Data Center Frontier: The speed of data center deployment is accelerating, with innovation in the supply chain and how facilities are built and leased. What do you see as the most important issues to address to keep pace with the rapid growth of digital infrastructure?
Mitch Fonseca: As discussed in our Executive Roundtable response regarding international demand , to speed data center deployment in new markets Cyxtera is expanding our footprint by leasing existing facilities while planning new builds in strategic locations. Cyxtera partners with hyperscale providers with state-of-the-art data center designs and operational excellence as well as a common interest in offering customers flexibility, security and connectivity. This results in a better ecosystem in which retail colocation customers and service providers can connect directly to hyperscalers within the same facility.

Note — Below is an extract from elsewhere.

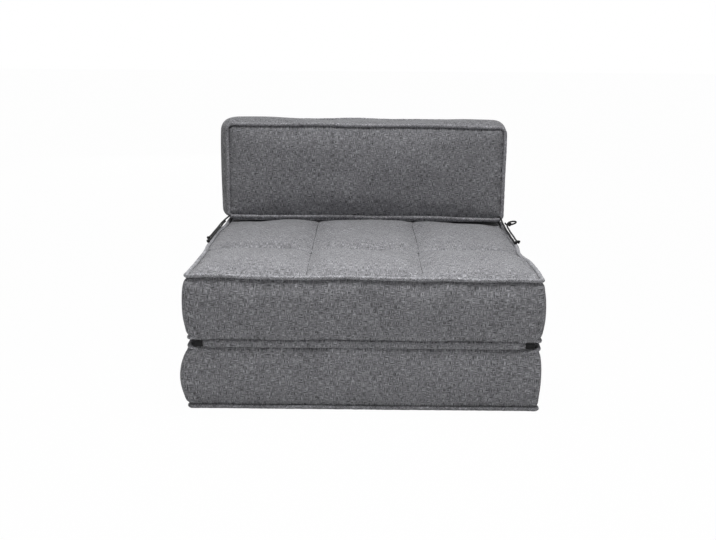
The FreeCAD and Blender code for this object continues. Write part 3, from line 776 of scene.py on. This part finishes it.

Whether the facilities are built or leased, one of the most important issues impeding the pace of deployments is the 3 to 6 months it typically takes enterprises to provision colocation environments within that facility. Our customers – including enterprises, service providers and technology companies – have compressed that timeline down to hours and days, not weeks and months, with Cyxtera’s CXD on-demand provisioning of interconnection and preconfigured dedicated infrastructure. CXD’s ability to seamlessly expand and integrate non-contiguous capacity by stretching layer 2 networks within a facility or across a metro region also maximizes utilization and significantly accelerates deployments.
Data Center Frontier: What lies ahead for data center automation? What are the key opportunities in using data (and perhaps even AI) to make data centers more efficient and productive?
Mitch Fonseca: Automation plays an important role in a data center. At Cyxtera, we use it to optimize energy efficiency and improve operations staff productivity. As automation and machine learning are increasingly embraced, data center providers have the potential to leverage this technology to help avoid problems as we predict events before they occur.